What Power BI Is and Why HR Should Care
Power BI is Microsoft’s self-service business intelligence platform. It allows users to connect to multiple data sources, transform and model that data, and create interactive visual reports and dashboards that can be shared across an organisation. Unlike Excel, which presents data in rows and columns, Power BI presents it as interactive visual charts, graphs, maps, and summary cards that update automatically when the underlying data changes.
For HR professionals, the practical value is significant. The traditional HR reporting workflow, pulling data from the HRIS, building a spreadsheet, formatting a slide deck, and sending it to leadership, is slow, error-prone, and always out of date by the time it is read. A Power BI dashboard connected directly to the HRIS updates automatically, allows the reader to filter and explore the data themselves, and presents the same information more clearly and more compellingly than a static slide.
Power BI is not the only tool for this. Google Looker Studio (free), Tableau (more powerful but more expensive), and Qlik are alternatives. Power BI is the most appropriate starting point for most HR teams because it integrates natively with Microsoft 365 (the most widely used enterprise software suite), offers a free desktop version for building, and has a vast library of free learning resources.
The Four HR Dashboards That Deliver the Most Value
Before discussing how to use Power BI, it is worth establishing what to build. The most common mistake in HR dashboard development is trying to display everything. Dashboards that show forty metrics across six pages answer no questions clearly. The most effective HR dashboards are focused: they answer one to three specific questions that the audience asks regularly, and they answer those questions in a format that enables immediate action.
Dashboard 1: Workforce Overview
The foundational dashboard that gives leadership an at-a-glance view of the workforce’s current state. This is the dashboard that replaces the monthly HR report and is the starting point for most HR Power BI implementations.
| Metric to Include | Recommended Visualisation | Why It Matters |
|---|---|---|
| Total headcount by function, level, and location | Summary cards + bar chart with slicer filters | Provides the structural view of the workforce with filter capability for any breakdown leadership needs |
| Voluntary attrition rate (rolling 12 months) | Line chart with trend + conditional formatting (red/amber/green against target) | Shows whether attrition is trending in the right direction and highlights functions with above-average rates |
| Headcount movement (joins vs leavers, monthly) | Waterfall chart or clustered bar | Gives leadership a clear picture of workforce growth or contraction at a glance |
| Workforce diversity breakdown | Stacked bar chart by function and level | Shows diversity distribution across the organisation and how it varies by level, supporting equity-focused talent decisions |
| Average tenure by function | Horizontal bar chart, sorted high to low | Identifies functions with short average tenure as potential attrition risk areas |
Dashboard 2: Recruitment and Talent Acquisition
A focused dashboard for talent acquisition leaders and HR business partners that tracks the full recruitment funnel from open requisitions through to time-to-fill and quality of hire. This dashboard replaces weekly recruitment update emails and gives stakeholders self-service access to current pipeline data.

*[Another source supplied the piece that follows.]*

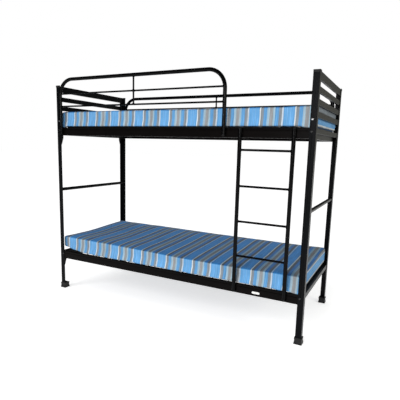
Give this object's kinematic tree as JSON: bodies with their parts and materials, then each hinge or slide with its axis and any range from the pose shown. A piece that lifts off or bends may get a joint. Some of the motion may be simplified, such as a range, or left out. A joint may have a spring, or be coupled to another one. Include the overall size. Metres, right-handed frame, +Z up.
{
  "type": "bunk bed",
  "caption": "Steel bunk bed with angle-iron posts, slatted decks, tube guard rails at front and rear, a fixed ladder near one end and striped foam mattresses.",
  "frame": {"origin": "on the floor under the middle of the whole object's box", "axes": "+X along the length, towards the ladder end; -Y towards the side with the ladder; +Z up"},
  "size_m": [1.992, 0.846, 1.6675],
  "materials": {
    "frame_paint": "satin",
    "rail_paint": "satin",
    "tube_paint": "satin",
    "deck_paint": "satin",
    "black_plastic": "matte",
    "bolt_black": "satin",
    "zinc": "satin",
    "ticking": "matte",
    "label_white": "satin"
  },
  "bodies": {
    "root": {"post_front_left": "frame_paint", "post_front_right": "frame_paint", "post_rear_left": "frame_paint", "post_rear_right": "frame_paint", "foot_front_left": "black_plastic", "foot_front_right": "black_plastic", "foot_rear_left": "black_plastic", "foot_rear_right": "black_plastic", "post_caps": "black_plastic", "left_top_rail": "frame_paint", "left_panel_slat_1": "frame_paint", "left_panel_slat_2": "frame_paint", "left_panel_slat_3": "frame_paint", "right_top_rail": "frame_paint", "right_panel_slat_1": "frame_paint", "right_panel_slat_2": "frame_paint", "right_panel_slat_3": "frame_paint", "left_panel_uprights": "frame_paint", "right_panel_uprights": "frame_paint", "left_mid_bar": "frame_paint", "right_mid_bar": "frame_paint", "left_upper_end_rail": "frame_paint", "left_lower_end_rail": "frame_paint", "right_upper_end_rail": "frame_paint", "right_lower_end_rail": "frame_paint", "upper_front_rail": "rail_paint", "upper_rear_rail": "rail_paint", "lower_front_rail": "rail_paint", "lower_rear_rail": "rail_paint", "upper_cross_members": "deck_paint", "lower_cross_members": "deck_paint", "upper_gussets": "deck_paint", "lower_gussets": "deck_paint", "upper_deck_slats": "deck_paint", "lower_deck_slats": "deck_paint", "front_guard_tube": "tube_paint", "front_guard_mid_rod": "tube_paint", "front_guard_low_rod": "tube_paint", "front_guard_spindle": "tube_paint", "rear_guard_tube": "tube_paint", "rear_guard_low_rod": "tube_paint", "rear_guard_spindle": "tube_paint", "ladder_left_stile": "tube_paint", "ladder_right_stile": "tube_paint", "rung_1": "tube_paint", "rung_2": "tube_paint", "rung_3": "tube_paint", "rung_4": "tube_paint", "ladder_plugs": "black_plastic", "guard_plugs": "black_plastic", "rail_bolts": "bolt_black", "rail_nuts": "zinc", "panel_bolts": "zinc", "panel_nuts": "zinc", "label_plate": "label_white", "upper_mattress": "ticking", "lower_mattress": "ticking"}
  },
  "joints": []
}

Key metrics: open requisitions by function and priority; time-to-fill by role level and department; application-to-interview conversion rate; offer acceptance rate; source-of-hire breakdown; hiring manager satisfaction score; 90-day retention rate by source (to track quality of hire over time).

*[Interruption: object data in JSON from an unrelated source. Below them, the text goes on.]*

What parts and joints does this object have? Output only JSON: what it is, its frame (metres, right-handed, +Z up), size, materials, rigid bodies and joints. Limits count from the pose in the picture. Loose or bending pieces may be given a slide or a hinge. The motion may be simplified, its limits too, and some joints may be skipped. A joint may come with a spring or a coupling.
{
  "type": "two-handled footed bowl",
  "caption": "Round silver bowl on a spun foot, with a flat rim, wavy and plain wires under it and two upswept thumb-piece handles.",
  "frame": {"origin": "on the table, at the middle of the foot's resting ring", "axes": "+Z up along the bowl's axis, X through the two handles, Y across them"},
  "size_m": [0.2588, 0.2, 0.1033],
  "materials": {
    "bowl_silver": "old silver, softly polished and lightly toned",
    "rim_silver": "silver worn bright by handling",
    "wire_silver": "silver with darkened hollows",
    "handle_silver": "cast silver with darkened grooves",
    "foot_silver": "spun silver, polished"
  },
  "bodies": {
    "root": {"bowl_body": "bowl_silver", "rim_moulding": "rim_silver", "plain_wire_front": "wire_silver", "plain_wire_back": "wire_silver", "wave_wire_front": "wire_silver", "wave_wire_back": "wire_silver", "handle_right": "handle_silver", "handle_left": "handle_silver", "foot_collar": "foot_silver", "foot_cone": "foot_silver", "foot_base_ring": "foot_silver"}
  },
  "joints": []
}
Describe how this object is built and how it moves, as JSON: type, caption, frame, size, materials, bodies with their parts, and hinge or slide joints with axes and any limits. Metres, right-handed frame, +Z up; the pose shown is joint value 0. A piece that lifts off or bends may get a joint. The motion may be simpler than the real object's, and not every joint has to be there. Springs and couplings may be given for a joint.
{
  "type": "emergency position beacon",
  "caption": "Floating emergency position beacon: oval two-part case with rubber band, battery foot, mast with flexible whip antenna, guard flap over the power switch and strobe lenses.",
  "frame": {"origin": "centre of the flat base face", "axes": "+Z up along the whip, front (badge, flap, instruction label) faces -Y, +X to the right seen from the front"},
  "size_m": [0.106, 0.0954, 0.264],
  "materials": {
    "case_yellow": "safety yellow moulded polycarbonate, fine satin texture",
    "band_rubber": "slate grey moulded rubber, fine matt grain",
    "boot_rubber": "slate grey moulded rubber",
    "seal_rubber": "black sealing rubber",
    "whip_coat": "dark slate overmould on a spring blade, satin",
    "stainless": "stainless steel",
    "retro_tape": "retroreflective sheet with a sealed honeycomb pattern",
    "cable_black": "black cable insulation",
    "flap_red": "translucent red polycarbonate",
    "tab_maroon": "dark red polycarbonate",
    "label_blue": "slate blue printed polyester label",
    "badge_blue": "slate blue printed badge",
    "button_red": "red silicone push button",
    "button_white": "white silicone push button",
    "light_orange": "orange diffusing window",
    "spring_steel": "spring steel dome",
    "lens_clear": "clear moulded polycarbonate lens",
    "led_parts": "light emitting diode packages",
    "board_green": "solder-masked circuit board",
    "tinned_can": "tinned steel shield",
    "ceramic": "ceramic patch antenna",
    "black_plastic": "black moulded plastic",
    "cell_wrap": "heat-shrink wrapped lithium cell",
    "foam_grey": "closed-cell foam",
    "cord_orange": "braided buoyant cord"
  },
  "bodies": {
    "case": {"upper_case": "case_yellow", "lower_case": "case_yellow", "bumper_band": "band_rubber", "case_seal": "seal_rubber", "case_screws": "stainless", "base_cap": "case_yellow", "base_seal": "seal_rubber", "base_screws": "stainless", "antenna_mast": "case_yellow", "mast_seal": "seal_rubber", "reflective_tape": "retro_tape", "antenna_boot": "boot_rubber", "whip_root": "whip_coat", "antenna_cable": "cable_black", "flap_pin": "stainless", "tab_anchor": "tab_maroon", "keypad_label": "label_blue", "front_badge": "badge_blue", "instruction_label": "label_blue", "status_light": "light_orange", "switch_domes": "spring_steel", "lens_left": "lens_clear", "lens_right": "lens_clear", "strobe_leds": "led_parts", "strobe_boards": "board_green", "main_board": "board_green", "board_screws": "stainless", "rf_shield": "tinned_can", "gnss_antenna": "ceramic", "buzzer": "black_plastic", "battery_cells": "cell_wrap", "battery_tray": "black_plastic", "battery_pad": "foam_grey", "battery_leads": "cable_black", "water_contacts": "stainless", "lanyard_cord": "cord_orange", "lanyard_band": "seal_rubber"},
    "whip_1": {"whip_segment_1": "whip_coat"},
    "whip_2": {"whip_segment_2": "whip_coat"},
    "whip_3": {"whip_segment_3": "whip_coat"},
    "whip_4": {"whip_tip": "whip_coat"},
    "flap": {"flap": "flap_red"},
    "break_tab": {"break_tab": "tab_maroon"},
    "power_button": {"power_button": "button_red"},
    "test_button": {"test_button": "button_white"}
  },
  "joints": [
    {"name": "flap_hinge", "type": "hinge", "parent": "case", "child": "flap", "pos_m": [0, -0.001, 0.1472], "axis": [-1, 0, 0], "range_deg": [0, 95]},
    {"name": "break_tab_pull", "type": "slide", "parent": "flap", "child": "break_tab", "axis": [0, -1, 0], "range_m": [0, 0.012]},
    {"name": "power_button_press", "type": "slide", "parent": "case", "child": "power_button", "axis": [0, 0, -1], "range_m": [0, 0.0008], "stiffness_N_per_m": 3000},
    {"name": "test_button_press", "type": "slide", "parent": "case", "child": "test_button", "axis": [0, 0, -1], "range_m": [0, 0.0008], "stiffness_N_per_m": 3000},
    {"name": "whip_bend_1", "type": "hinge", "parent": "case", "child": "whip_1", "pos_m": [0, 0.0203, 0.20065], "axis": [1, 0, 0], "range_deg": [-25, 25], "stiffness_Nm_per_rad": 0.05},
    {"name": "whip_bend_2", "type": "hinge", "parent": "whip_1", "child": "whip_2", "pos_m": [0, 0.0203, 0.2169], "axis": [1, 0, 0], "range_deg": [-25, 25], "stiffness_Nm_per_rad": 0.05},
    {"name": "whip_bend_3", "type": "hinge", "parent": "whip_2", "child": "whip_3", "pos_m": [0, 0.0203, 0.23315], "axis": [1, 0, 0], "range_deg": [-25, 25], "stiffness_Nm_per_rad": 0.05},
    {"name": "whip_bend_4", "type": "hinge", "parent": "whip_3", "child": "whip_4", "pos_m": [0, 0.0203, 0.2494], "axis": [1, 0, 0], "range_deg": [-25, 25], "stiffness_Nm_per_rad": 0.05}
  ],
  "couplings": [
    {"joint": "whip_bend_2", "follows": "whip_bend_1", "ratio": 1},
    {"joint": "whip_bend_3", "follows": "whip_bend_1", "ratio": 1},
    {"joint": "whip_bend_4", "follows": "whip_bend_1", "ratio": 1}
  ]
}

Design principle: Recruitment dashboards are most useful when they enable hiring managers to see the status of their own vacancies without contacting the HR team. A well-designed recruitment dashboard reduces the administrative burden of status updates significantly, freeing recruiters’ time for the work that requires human skill.
Dashboard 3: Engagement and Wellbeing
An engagement dashboard translates survey data into a continuously updated view of team-level engagement trends, enabling HR business partners and managers to identify shifts before they become retention problems. This dashboard works best when it is built on pulse survey data rather than annual survey data, since annual surveys are too infrequent to provide the early warning capability that makes engagement data actionable.

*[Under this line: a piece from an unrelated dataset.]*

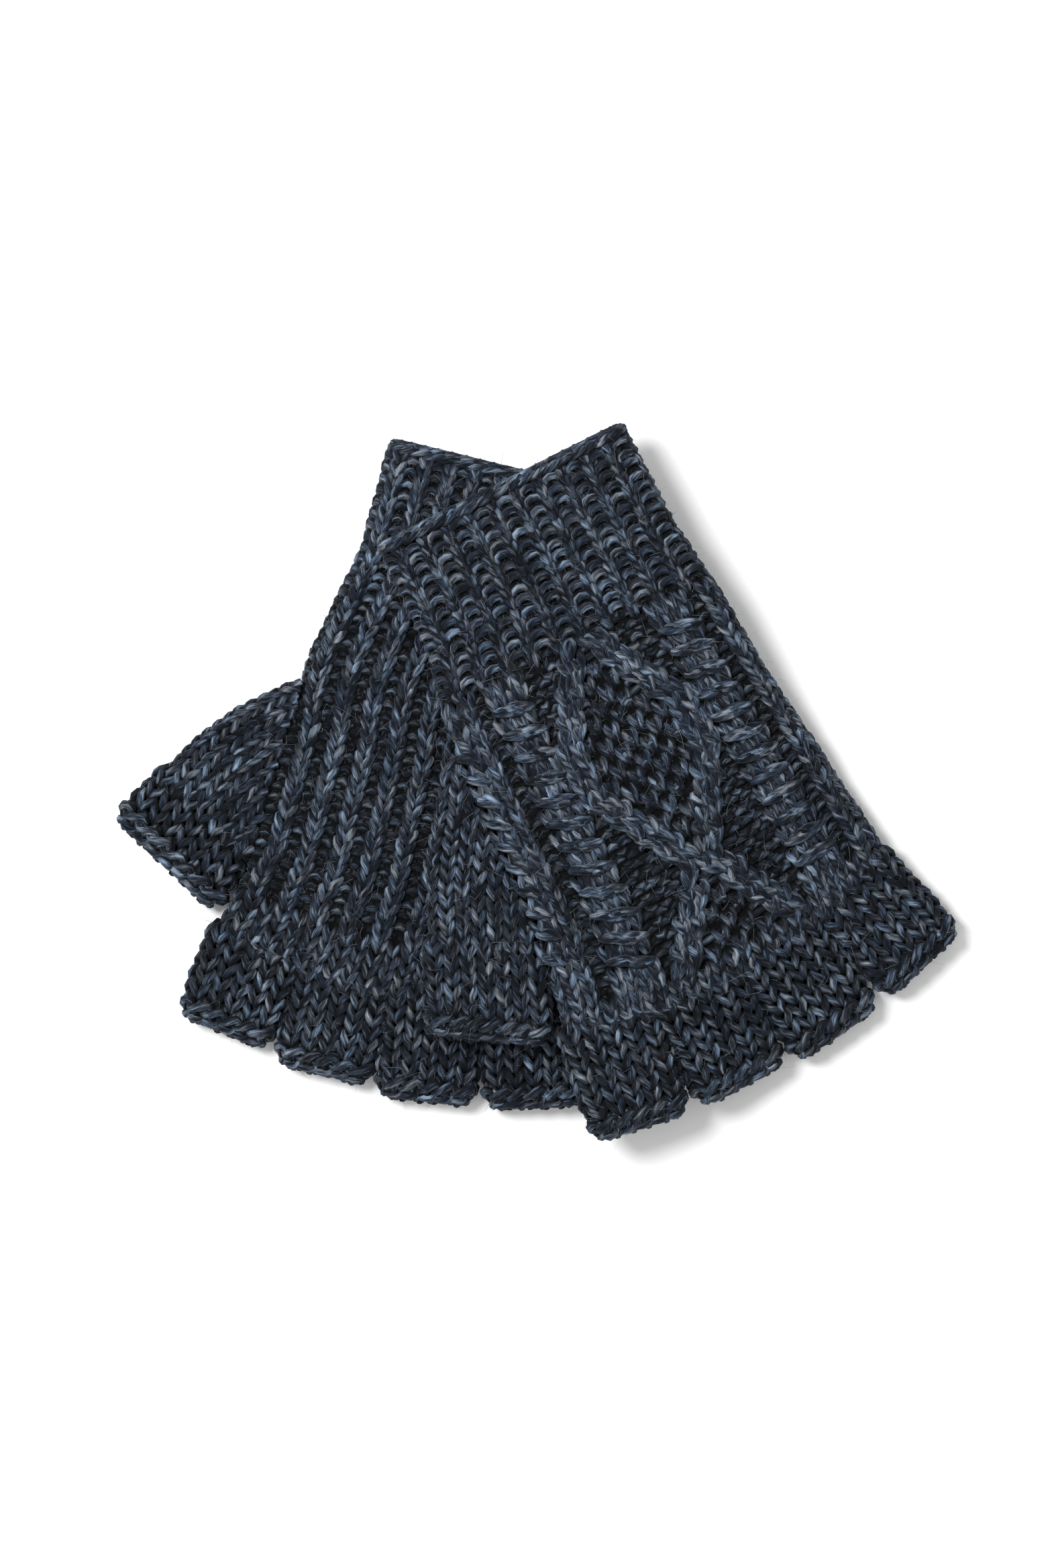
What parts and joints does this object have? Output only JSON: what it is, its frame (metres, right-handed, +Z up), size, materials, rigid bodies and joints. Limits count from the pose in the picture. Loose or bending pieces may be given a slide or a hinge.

Key metrics: engagement score by team, function, and manager; trend over time (rolling six months minimum); eNPS (Employee Net Promoter Score) with breakdown; response rate by team (low response rate is itself a signal); key driver analysis showing which factors most strongly correlate with overall engagement in the current period.
Design principle: Engagement dashboards must be accessible to managers at the team level while protecting individual anonymity. Power BI’s row-level security feature enables this by restricting what each user can see based on their identity, so a manager sees only their own team’s data, while an HR director sees the full picture.
Dashboard 4: Learning and Development
An L&D dashboard moves beyond training completion rates to show the business impact of the learning investment. This is the dashboard that enables HR and L&D leaders to demonstrate value to the CFO and the board, rather than reporting activity metrics that leadership cannot connect to business outcomes.
Key metrics: training completion by programme, function, and level; skills coverage rate (what percentage of employees have completed training for their role’s required competencies); learning hours per employee by function; post-training assessment scores over time; and, where measured, correlation between specific training completion and performance rating improvement. The last metric is the most powerful and the one most HR functions have not yet built.
For a broader framework on what to measure in L&D beyond completion rates, our article on how to assess learning impact during change covers the full Kirkpatrick measurement approach that the most impactful L&D dashboards are built on.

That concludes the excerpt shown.